Articles/Essays – Volume 06, No. 2
Single Voices: A Candid and Uncensored Interview with a Mormon Career Girl
Q. Our readers are interested in knowing more about single professional women in the Church. Tell us about your background.
A. I’m from a small Utah community. I went to college in Utah and to graduate school in the east.
Q. What do you do with your spare time. Do you cook or sew for example?
A. Don’t you think that question is beside the point?
Q. Not at all. I’m sure our readers would like to know—
A.—that I’m a genuine Mormon woman? O.K. I’m not a freak. I cook—make jam, bottle fruit on occasion, but I don’t seem to get the right spice balance in my Pakistani curries; commercial curry power just isn’t proper. And I sew. I made both of my winter coats; they are lined, underlined, and interlined; and I love to throw parties and entertain. I once gave a surprise baby shower to which husbands and single men were invited. We had a folk-rock band. Some friends of mine who happened to be in town came by. And the oven caught fire and the refrigerator warmed instead of cooled. It was a great party! But I wander. Let me guess: your next question was going to be whether anybody had ever proposed to me.
Q. Well, this was to be a candid interview, but I wasn’t quite going to get that personal. Uh, has anyone?
A. I’ve left a trail of broken hearts across three—no four—continents. It may interest you, though, that I have never had a proposal from a Mor mon. I am not certain of all that says, either about Mormon men or about me. I think that it reflects the relatively young marriage age in the church and the fact that Mormon men are guided to seek wives who fit into a particular mold. On the other hand, maybe I have chronic halitosis and my best friends won’t tell me.

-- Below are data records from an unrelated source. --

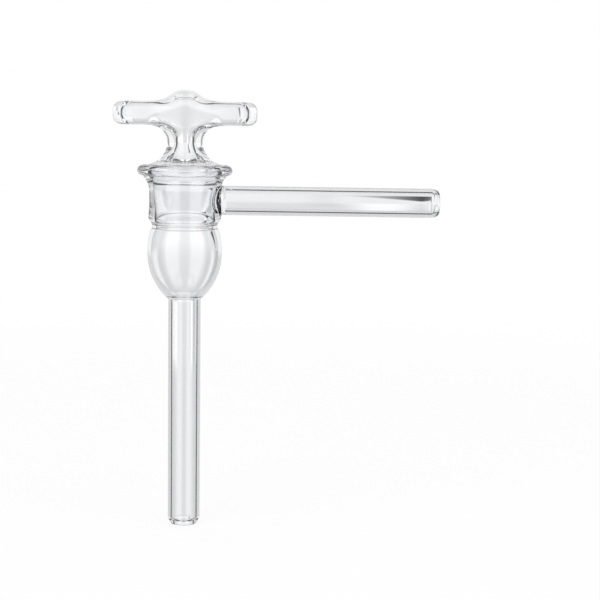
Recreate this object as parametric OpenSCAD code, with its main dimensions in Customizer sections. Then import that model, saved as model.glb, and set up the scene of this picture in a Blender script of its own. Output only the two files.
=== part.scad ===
// Right-angle vacuum stopcock of borosilicate glass, with a hollow ground plug and a bulb.
// Two blown pieces: the barrel, with its bulb, lower tube and side arm, and the plug with its
// T-handle. +Z runs up the barrel's axis and +X along the side arm. The origin is the centre
// of the lower tube's open end. The plug is drawn open, its port facing the side arm.

/* [Lower tube] */
// Outside diameter of the lower tube
tube_d = 10.6; // [9:0.1:13]
// Wall of the lower tube
tube_wall = 1.1; // [0.8:0.05:1.4]
// Length of the lower tube, from its mouth to the bulb
tube_len = 75.4; // [40:0.2:120]

/* [Side arm] */
// Outside diameter of the side arm
arm_d = 9.5; // [8.8:0.1:11]
// Wall of the side arm
arm_wall = 1.25; // [0.8:0.05:1.3]
// Distance from the barrel's axis to the side arm's mouth
arm_reach = 83; // [50:1:120]
// Height of the side arm's axis above the narrow end of the seat
arm_rise = 7.3; // [6.5:0.1:9]
// Radius of the seal between the side arm and the barrel
arm_fillet = 1.3; // [0.5:0.1:2]

/* [Fire-polished ends] */
// Diameter of the mouths of both tubes
mouth_d = 6; // [5:0.1:6.4]
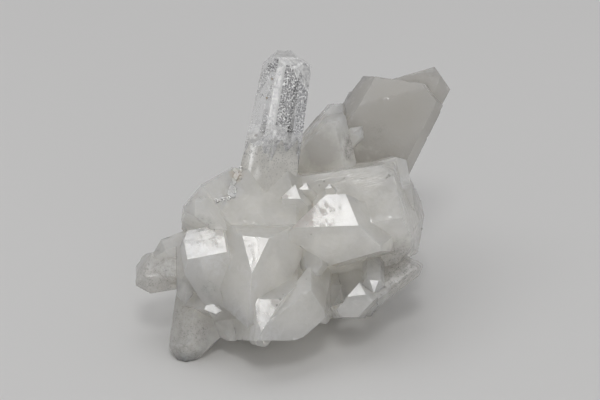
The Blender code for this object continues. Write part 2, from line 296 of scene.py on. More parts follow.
def cloudGroup():
    # The soft unevenness of milky quartz: slow clouds, and thin curved healed cracks.
    tree, start, end = group(
        "clouds",
        (("Where", "NodeSocketVector"),),
        (("Cloud", "NodeSocketFloat"), ("Crack", "NodeSocketFloat"), ("Cotton", "NodeSocketFloat")),
    )
    where = start.outputs["Where"]
    slow = noiseAt(tree, where, 85.0, 3.0, 0.5)
    tree.links.new(spread(tree, slow, 0.3, 0.7), end.inputs["Cloud"])
    sheet = noiseAt(tree, where, 130.0, 2.0, 0.5, 0.6)
    off = mathNode(tree, "ABSOLUTE", mathNode(tree, "SUBTRACT", sheet, 0.5))
    line = spread(tree, off, 0.012, 0.0)
    broken = spread(tree, noiseAt(tree, where, 260.0, 2.0), 0.5, 0.62)
    tree.links.new(mathNode(tree, "MULTIPLY", line, broken), end.inputs["Crack"])
    cotton = noiseAt(tree, where, 900.0, 3.0, 0.65, 0.4)
    tree.links.new(spread(tree, cotton, 0.35, 0.65), end.inputs["Cotton"])
    return tree


def striaGroup():
    # Fine lines that run along one direction: growth lines on a face, or fibres inside.
    tree, start, end = group(
        "striae",
        (("Where", "NodeSocketVector"), ("Along", "NodeSocketVector"), ("Scale", "NodeSocketFloat")),
        (("Line", "NodeSocketFloat"), ("Height", "NodeSocketFloat")),
    )
    dot = newNode(tree, "ShaderNodeVectorMath", operation="DOT_PRODUCT")
    tree.links.new(start.outputs["Where"], dot.inputs[0])
    tree.links.new(start.outputs["Along"], dot.inputs[1])
    pull = newNode(tree, "ShaderNodeVectorMath", operation="SCALE")
    tree.links.new(start.outputs["Along"], pull.inputs[0])
    tree.links.new(mathNode(tree, "MULTIPLY", dot.outputs["Value"], 0.93), pull.inputs["Scale"])
    squeezed = newNode(tree, "ShaderNodeVectorMath", operation="SUBTRACT")
    tree.links.new(start.outputs["Where"], squeezed.inputs[0])
    tree.links.new(pull.outputs[0], squeezed.inputs[1])
    lines = newNode(tree, "ShaderNodeTexNoise")
    lines.inputs["Detail"].default_value = 3.0
    lines.inputs["Roughness"].default_value = 0.6
    tree.links.new(squeezed.outputs[0], lines.inputs["Vector"])
    tree.links.new(start.outputs["Scale"], lines.inputs["Scale"])
    tree.links.new(spread(tree, lines.outputs[0], 0.45, 0.62), end.inputs["Line"])
    tree.links.new(lines.outputs[0], end.inputs["Height"])
    return tree


zone = zoneGroup()
specks = speckGroup()
clouds = cloudGroup()
striae = striaGroup()

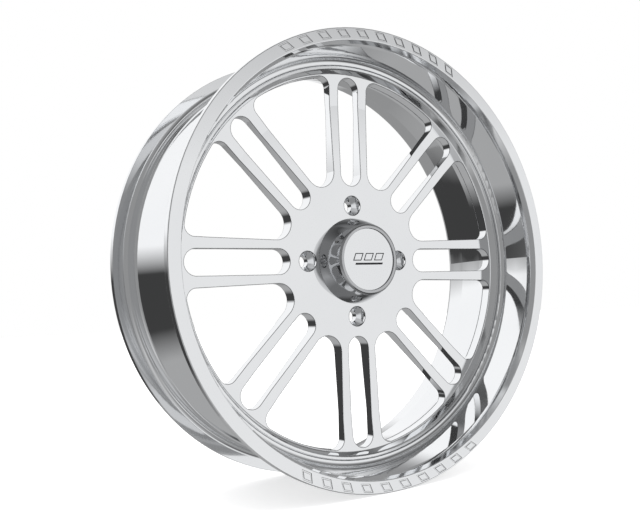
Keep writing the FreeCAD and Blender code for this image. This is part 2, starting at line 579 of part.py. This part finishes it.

Q. What about your childhood and home life?
A. I had a lovely childhood, and my parents encouraged me in my career ideas. My mother returned to teaching when I was about four years old. My father thought that was just fine, and he never felt any threat to our home life. From what I can tell from talking with other women, I had a closer relationship with my father than most girls do, and I know that this helped to influence me to develop as much as I could professionally. I remember when I was about three my father decided to raise some pigs for the bacon. I went out to help build the pigpen. When he hammered the nails, his hammer left an indentation on the wood which I thought was like a ruffle or lace, so he made sure that he left hammer marks by all the nails. It’s a little thing, but it always made me feel very happy to be with a father who understood a three-year-old’s idea that pigs, like little girls, needed ruffles. I grew up feeling there was no contradiction between being a girl and developing to the fullest whatever talents I had.
Q. Do you think you’ll marry?
A. Probably. It’s a very great burden to break hearts all the time. Actually I prefer the company of men to that of most women. The most lasting and meaningful relationships I have had with people—particularly with men – have been where we both had deep intellectual curiosity. Few women are encouraged to explore the world of ideas, and I am happy in their company for only limited periods of time; the new rap groups are an even worse drag because of the ideas they think they explore. I prefer to be off doing something.
Q. Then you’re not one of the bra-burning Fern-Lib People who—
A. You’ve been observing me closely enough to answer that question yourself.